Bought some Memtech International today (25,000 shares at $0.12). Stock trades at a steep discount to NAV but comes with low liquidity (and low investor interest). The company has been a laggard as other smaller-cap technology companies have rebounded strongly, and could be a beneficiary of a turnaround in the sector. While profitability has remained sluggish so far, profits and revenue could rebound strongly in subsequent quarters, driving share performance. 

Thursday, April 1, 2010

Bill Miller of Legg Mason Value and the "collateral-driven" banking crisis of 2007-2009

I had the privilege to hear from legendary fund manager Bill Miller last week at the Ritz Carlton, where Legg Mason held an investment forum. Bill Miller's Legg Mason Value fund is most famous for having beaten the S&P500 for 15 consecutive years. Unfortunately, Bill has been in the news more recently in 2008 for his then-disastrous bets on financial institutions (some may recall the comparisons made with Bill Gross of Pimco, who placed bets on the debt of Freddie Mac and Fannie Mae, while Miller held the stocks. The government's bailout immensely benefited the debt holders of these enterprises, while shareholders took massive hits).

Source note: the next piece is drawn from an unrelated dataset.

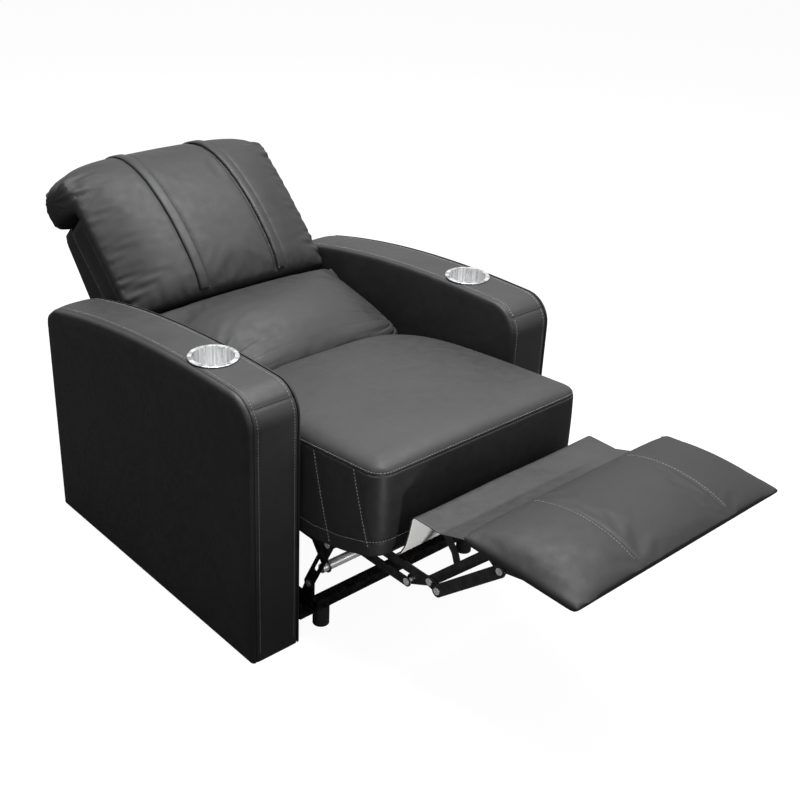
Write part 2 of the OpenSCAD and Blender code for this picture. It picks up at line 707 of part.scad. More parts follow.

While he "returned to form" with an outperformance of the S&P 500 in 2009, his explanation of how he incorrectly read the recent financial crisis was far more poignant for some in the audience (like myself). He talked about how the 2007-2009 banking crisis was a "collateral-based" problem, while the 1987 crash was precipitated by a "liquidity" problem. He bought financial stocks when the Fed first injected liquidity in 2007, a grave mistake as the crisis was collateral-driven, which meant that the assets backing the deposits held by banks were actually turning sour, resuling in bank capital continuing to shrink until the prices of the colletaral (sub-prime, mortgage backed securities etc.) were actually propped up to prevent further falls. This only occurred in early 2009, which was the perfect time to be buying bank stocks.